Virgin Atlantic has agreed to pay 350 part-time cabin crew £1.7m in compensation because they were not allowed to skip work as often as their full-time colleagues.
In a new type of discrimination case that could pave the way for hundreds of similar claims across British industry, the stewards and stewardesses got an average of £5,000 in compensation each, not because their contracts were unfair but because full-time workers were only being asked to work an average of about 80 per cent of their hours.
Gordon White, of the union Amicus, which represented the airline crew, said the case, which was settled by Virgin before reaching court, showed the power of European regulations introduced in 2000 stipulating that part-time workers must not receive "less favourable treatment" than full-timers.
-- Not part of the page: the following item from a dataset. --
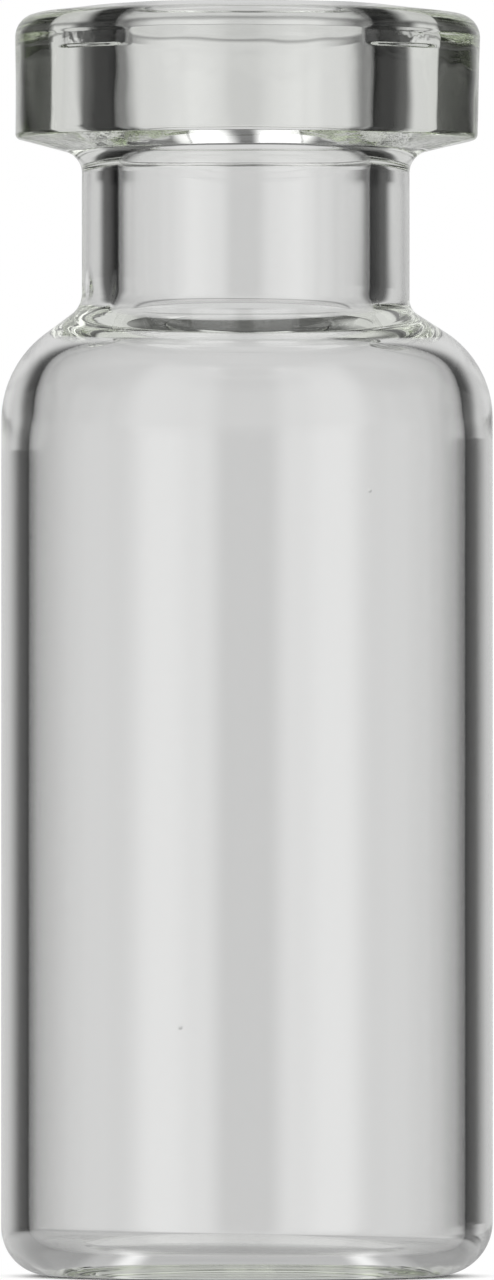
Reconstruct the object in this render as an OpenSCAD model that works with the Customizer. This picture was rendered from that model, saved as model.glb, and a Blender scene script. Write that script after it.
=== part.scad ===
// Glass sample vial with a crimp neck.
// One tube of clear glass, worked hot: one end is closed into a thick base, the other is
// drawn in to a neck, and its rim is pressed out into a flange that a crimp cap grips.
// Millimetres. The origin is the centre of the standing plane, and +Z is up.

/* [Body] */
// Outside diameter of the straight body
body_d = 11.6; // [9.6:0.1:16]
// Overall height, from the standing ring to the lip
total_h = 29.95; // [24:0.05:50]
// Glass thickness of the body wall
body_wall = 0.65; // [0.5:0.05:1]

/* [Base] */
// Glass thickness of the base
base_wall = 0.56; // [0.5:0.02:1.2]
// Outside rounding of the heel
heel_r = 1.2; // [0.8:0.1:1.6]
// Inside rounding of the heel
inner_heel_r = 0.6; // [0.5:0.1:1.6]
// Width of the ring that the vial stands on
ring_w = 0.8; // [0.5:0.1:1.5]
// Rise of the hollow inside that ring
hollow_h = 0.42; // [0.1:0.02:0.6]

/* [Shoulder] */
// Slope of the shoulder below the horizontal, in degrees
shoulder_slope = 34.5; // [28:0.5:40]
// Rounding from the body into the shoulder
shoulder_r = 2.5; // [1:0.1:3]
// Rounding from the shoulder into the neck
root_r = 0.5; // [0.3:0.1:0.8]
// Fall from the outside corner at the foot of the neck to the corner inside it
foot_wall = 0.52; // [0.4:0.02:0.9]
// Slope of the glass inside the shoulder below the horizontal, in degrees
inner_slope = 27; // [20:0.5:32]
// Rounding from the wall into the shoulder, inside
inner_shoulder_r = 1.95; // [1:0.05:2.1]

/* [Neck] */
// Outside diameter of the neck
neck_d = 7.7; // [6.6:0.1:9.4]
// Length of the neck, from the corner under the flange to the corner at the shoulder
neck_h = 3.42; // [2.4:0.02:6]
// Diameter of the bore through the flange and the neck
bore_d = 5.9; // [4.4:0.1:6]
// Rounding from the bore out into the shoulder, inside
bore_end_r = 1.4; // [0.6:0.05:1.5]

/* [Crimp flange] */
// Diameter of the flange
flange_d = 11; // [9.6:0.1:13]
// Height of the flange at its rim
rim_h = 2.9; // [2.4:0.05:4]
// Fall of the top face from the lip to the rim, in degrees
top_slope = 7.3; // [2:0.1:10]
// Rise of the under face from the neck to the rim, in degrees
under_slope = 16.7; // [4:0.1:22]
// Rounding of the rim's upper edge
upper_edge_r = 0.65; // [0.2:0.05:0.8]
// Rounding of the rim's lower edge
lower_edge_r = 0.2; // [0.1:0.05:0.5]
// Rounding in the corner between the flange and the neck
under_root_r = 0.35; // [0.15:0.05:0.6]
// Rounding of the lip at the mouth
lip_r = 0.15; // [0.1:0.01:0.3]

/* [Hidden] */
body_r = body_d / 2;
neck_r = neck_d / 2;
flange_r = flange_d / 2;
bore_r = bore_d / 2;
inner_r = body_r - body_wall;
// Outside corners, from the lip down. The lip's sharp corner stands above its rounding.
lip_z = total_h + lip_r * (tan(top_slope) + 1 / cos(top_slope) - 1);
rim_top_z = lip_z - (flange_r - bore_r) * tan(top_slope);
rim_low_z = rim_top_z - rim_h;
neck_top_z = rim_low_z - (flange_r - neck_r) * tan(under_slope);
neck_foot_z = neck_top_z - neck_h;
shoulder_z = neck_foot_z - (body_r - neck_r) * tan(shoulder_slope);
// Inside corners
bore_end_z = neck_foot_z - foot_wall;
inner_shoulder_z = bore_end_z - (inner_r - bore_r) * tan(inner_slope);
// The hollow under the base is a cap of a sphere, and the floor swells over it to keep
// the glass of the base one thickness.
hollow_r = body_r - heel_r - ring_w;
hollow_sphere_r = (pow(hollow_r, 2) + pow(hollow_h, 2)) / (2 * hollow_h);
hollow_centre_z = hollow_h - hollow_sphere_r;
// How much of an edge the roundings at its two ends may use up
edge_share = 0.98;
// How far a piece that is joined on or cut off reaches past the outline
overlap = 0.1;
// How far a rounding's arc bites into the edges that it runs into
bite = 0.0002;
GLASS = [0.86, 0.9, 0.88, 0.45];
$fn = 96;

// The glass cut through from the axis outwards, anticlockwise: [x, z, rounding].
// A rounding of 0 leaves the corner sharp.
SECTION = [
    [0, 0, 0],
    [body_r, 0, heel_r],
    [body_r, shoulder_z, shoulder_r],
    [neck_r, neck_foot_z, root_r],
    [neck_r, neck_top_z, under_root_r],
    [flange_r, rim_low_z, lower_edge_r],
    [flange_r, rim_top_z, upper_edge_r],
    [bore_r, lip_z, lip_r],
    [bore_r, bore_end_z, bore_end_r],
    [inner_r, inner_shoulder_z, inner_shoulder_r],
    [inner_r, base_wall, inner_heel_r],
    [0, base_wall, 0]
];

// Corner i of an outline, counted round and round.
function corner(list, i) = list[(i + len(list)) % len(list)];

// Position of corner i.
function place(list, i) = [corner(list, i)[0], corner(list, i)[1]];

// The way from corner i to the next.
function edge(list, i) = place(list, i + 1) - place(list, i);

// Above zero where the outline turns left and the glass bulges, below zero where it is hollow.
function turn(list, i) = cross(edge(list, i - 1), edge(list, i));

// Half of the angle that the outline turns through at corner i.
function half_turn(list, i) =
    let (a = edge(list, i - 1), b = edge(list, i))
    acos(a * b / (norm(a) * norm(b))) / 2;

// How far the rounding asked for at corner i reaches along its two edges.
function asked_reach(list, i) = corner(list, i)[2] * tan(half_turn(list, i));

// The share of the reach asked for at both its ends that edge i has room for.
function squeeze(list, i) =
    let (reach = asked_reach(list, i) + asked_reach(list, i + 1))
    let (room = edge_share * norm(edge(list, i)))
    reach > room ? room / reach : 1;

// The rounding that fits at corner i.
function rounding(list, i) =
    corner(list, i)[2] * min(squeeze(list, i - 1), squeeze(list, i));

// The point on the way from one place to another, at a given distance.
function towards(from, to, far) = from + (to - from) * far / norm(to - from);

// What lies between the sharp corner i and the arc that rounds it. The piece runs on past
// the outline, and its arc bites a hair into the edges, so that each crosses the other.
module corner_piece(list, i) {
    r = rounding(list, i);
    half = half_turn(list, i);
    tip = place(list, i);
    start = towards(tip, place(list, i - 1), r * tan(half));
    end = towards(tip, place(list, i + 1), r * tan(half));
    centre = towards(tip, (start + end) / 2, r / cos(half) - bite);
    past = (r + overlap) / r;
    translate(centre)
        difference() {
            polygon([[0, 0], past * (end - centre), past * (tip - centre), past * (start - centre)]);
            circle(r);
        }
}

// An outline with its corners rounded: the bulging ones are cut and the hollow ones filled.
module rounded_outline(list) {
    last = len(list) - 1;
    difference() {
        union() {
            polygon([for (i = [0 : last]) place(list, i)]);
            for (i = [0 : last])
                if (list[i][2] > 0 && turn(list, i) < 0) corner_piece(list, i);
        }
        for (i = [0 : last])
            if (list[i][2] > 0 && turn(list, i) > 0) corner_piece(list, i);
    }
}

// The part above height z of a circle that shares the hollow's centre.
module dome_cap(r, z) {
    intersection() {
        translate([0, hollow_centre_z]) circle(r);
        translate([0, z]) square(inner_r);
    }
}

// One tube of glass: its section turned about the axis of the vial.
module glass_vial() {
    color(GLASS)
        rotate_extrude()
            difference() {
                union() {
                    rounded_outline(SECTION);
                    dome_cap(hollow_sphere_r + base_wall, base_wall - overlap);
                }
                dome_cap(hollow_sphere_r, -overlap);
            }
}

glass_vial();
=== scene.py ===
import math

import bpy
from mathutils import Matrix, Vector


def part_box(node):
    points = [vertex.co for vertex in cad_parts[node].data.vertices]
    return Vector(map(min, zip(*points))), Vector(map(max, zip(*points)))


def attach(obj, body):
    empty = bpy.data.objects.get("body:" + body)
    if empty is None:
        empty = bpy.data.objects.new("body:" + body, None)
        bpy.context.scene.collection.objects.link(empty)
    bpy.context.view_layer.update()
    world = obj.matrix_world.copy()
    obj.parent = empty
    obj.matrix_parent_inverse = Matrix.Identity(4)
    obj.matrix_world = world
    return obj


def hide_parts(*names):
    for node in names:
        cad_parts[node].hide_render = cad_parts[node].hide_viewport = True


# A crimp-neck sample vial of clear glass, standing on a pale studio floor.
# Sizes are millimetres times mm, so everything in the scene is in metres.
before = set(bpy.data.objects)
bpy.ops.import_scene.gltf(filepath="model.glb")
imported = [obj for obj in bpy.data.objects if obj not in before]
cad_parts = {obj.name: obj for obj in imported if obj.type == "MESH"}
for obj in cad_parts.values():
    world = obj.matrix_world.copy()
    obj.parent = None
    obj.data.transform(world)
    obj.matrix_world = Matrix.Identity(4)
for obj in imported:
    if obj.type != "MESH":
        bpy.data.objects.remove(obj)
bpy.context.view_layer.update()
mm = 0.001
nodeName = "glass_vial"
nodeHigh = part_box(nodeName)[1]


# Node trees: Value wraps a socket, so that sums on it read as plain expressions
class Value:
    def __init__(self, graph, socket):
        self.graph = graph
        self.socket = socket

    def __add__(self, other):
        return self.graph.maths("ADD", self, other)

    def __radd__(self, other):
        return self.graph.maths("ADD", other, self)

    def __sub__(self, other):
        return self.graph.maths("SUBTRACT", self, other)

    def __rsub__(self, other):
        return self.graph.maths("SUBTRACT", other, self)

    def __mul__(self, other):
        return self.graph.maths("MULTIPLY", self, other)

    def __rmul__(self, other):
        return self.graph.maths("MULTIPLY", other, self)

    def __truediv__(self, other):
        return self.graph.maths("DIVIDE", self, other)

    def __rtruediv__(self, other):
        return self.graph.maths("DIVIDE", other, self)

    # 0 below start, 1 above end and a smooth step between them
    def ramp(self, start, end):
        limits = {"Value": self, "From Min": start, "From Max": end}
        smooth = {"interpolation_type": "SMOOTHSTEP"}
        return self.graph.add("ShaderNodeMapRange", smooth, limits)["Result"]

    # 1 inside the band from start to end, with edges of the given softness
    def band(self, start, end, soft):
        return self.ramp(start - soft, start + soft) * (1 - self.ramp(end - soft, end + soft))


class Built:
    def __init__(self, graph, node):
        self.graph = graph
        self.node = node

    def __getitem__(self, name):
        return Value(self.graph, self.node.outputs[name])


class Graph:
    def __init__(self, tree):
        self.tree = tree
        tree.nodes.clear()

    # One node: its settings come first, then the values or links of its sockets
    def add(self, kind, settings=None, values=None):
        node = self.tree.nodes.new(kind)
        for name, setting in (settings or {}).items():
            setattr(node, name, setting)
        for name, value in (values or {}).items():
            if isinstance(value, Value):
                self.tree.links.new(value.socket, node.inputs[name])
            else:
                node.inputs[name].default_value = value
        return Built(self, node)

    def maths(self, operation, *terms):
        return self.add("ShaderNodeMath", {"operation": operation}, dict(enumerate(terms)))["Value"]


# The section of the glass, from the axis under the base, up the outside and down the inside.
# Its shoulder and neck were worked by hand, so the left and the right side differ a little.
vial = dict(
    bodyRadius=nodeHigh.x,
    height=nodeHigh.z,
    bodyWall=0.645 * mm,
    baseWall=0.56 * mm,
    heel=1.2 * mm,
    innerHeel=0.6 * mm,
    ringWidth=0.8 * mm,
    hollow=0.42 * mm,
    shoulderSlope=math.radians(34.5),
    shoulder=2.5 * mm,
    root=0.5 * mm,
    neckRadius=3.87 * mm,
    neckFoot=22.82 * mm,
    throat=23.36 * mm,  # where the bore starts to open out
    throatPull=2.12 * mm,  # how far the bore's line is drawn on down
    wallTop=19.6 * mm,  # where the inside of the body starts to close in
    wallPull=3.25 * mm,  # how far the wall's line is drawn on up
    boreRadius=2.95 * mm,
    mouthRadius=3.05 * mm,
    flangeRadius=5.5 * mm,
    flangeFootRadius=5.47 * mm,
    rimHeight=2.9 * mm,
    topSlope=math.radians(6.9),
    underSlope=math.radians(13.8),
    upperEdge=0.57 * mm,
    lowerEdge=0.14 * mm,
    underRoot=0.55 * mm,
    lip=0.5 * mm,
    boreStep=26.9 * mm,  # below this the bore eases in a little
    boreEase=0.7 * mm,
    boreBend=4.0 * mm,
    turns=240,  # steps round the axis
    capSteps=22,
    curveSteps=48,
    weld=0.0001 * mm,
    bodyWave=0.002 * mm,  # how far the drawn glass wanders from round
    flangeWave=0.035 * mm,  # the pressed flange wanders more
    waveStart=4.1 * mm,  # this far below the mouth the one starts to turn into the other, over wavePass
    wavePass=1.0 * mm,
    waveSize=1.6 * mm,
    waveSeed=7.0,
)
leftSide = dict(
    neckRadius=3.9 * mm,
    boreRadius=3.03 * mm,
    mouthRadius=3.1 * mm,
    flangeRadius=5.49 * mm,
    flangeFootRadius=5.48 * mm,
    underSlope=math.radians(14.6),
    heel=1.13 * mm,
    shoulderSlope=math.radians(36.7),
    shoulder=2.53 * mm,
    root=0.62 * mm,
    neckFoot=22.86 * mm,
    throat=23.5 * mm,
    throatPull=2.32 * mm,
    wallTop=19.45 * mm,
    wallPull=3.48 * mm,
)
rightSide = dict(
    neckRadius=3.84 * mm,
    boreRadius=2.92 * mm,
    mouthRadius=3.0 * mm,
    flangeRadius=5.53 * mm,
    flangeFootRadius=5.46 * mm,
    underSlope=math.radians(13.2),
    heel=1.27 * mm,
    shoulderSlope=math.radians(32.5),
    shoulder=2.41 * mm,
    root=0.42 * mm,
    neckFoot=22.79 * mm,
    throat=23.23 * mm,
    throatPull=1.93 * mm,
    wallTop=19.75 * mm,
    wallPull=3.02 * mm,
)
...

With about a quarter of workers in the UK, about seven million people, working part-time, employers could face claims running into hundreds of millions of pounds.
Virgin Atlantic's problems arose from the complex regulations surrounding the work of airline crew. Aviation law restricts the number of hours stewards and stewardesses can be in the air over a week and this meant that the airline sometimes was not able to get its full-time workers to fulfil their contracted hours.
Paul Moore, director of corporate communications at Virgin Atlantic, said: "We are not the only airline or the only industry that these regulations are going to affect. This kind of situation may hit many employers dealing with complex rostering arrangements."
Mike Hibbs, an employment specialist with the legal firm Shakespeares, said: "This is a landmark case. There haven't been very many cases involving the part-time regulations until now. This is probably the strongest interpretation that I have seen."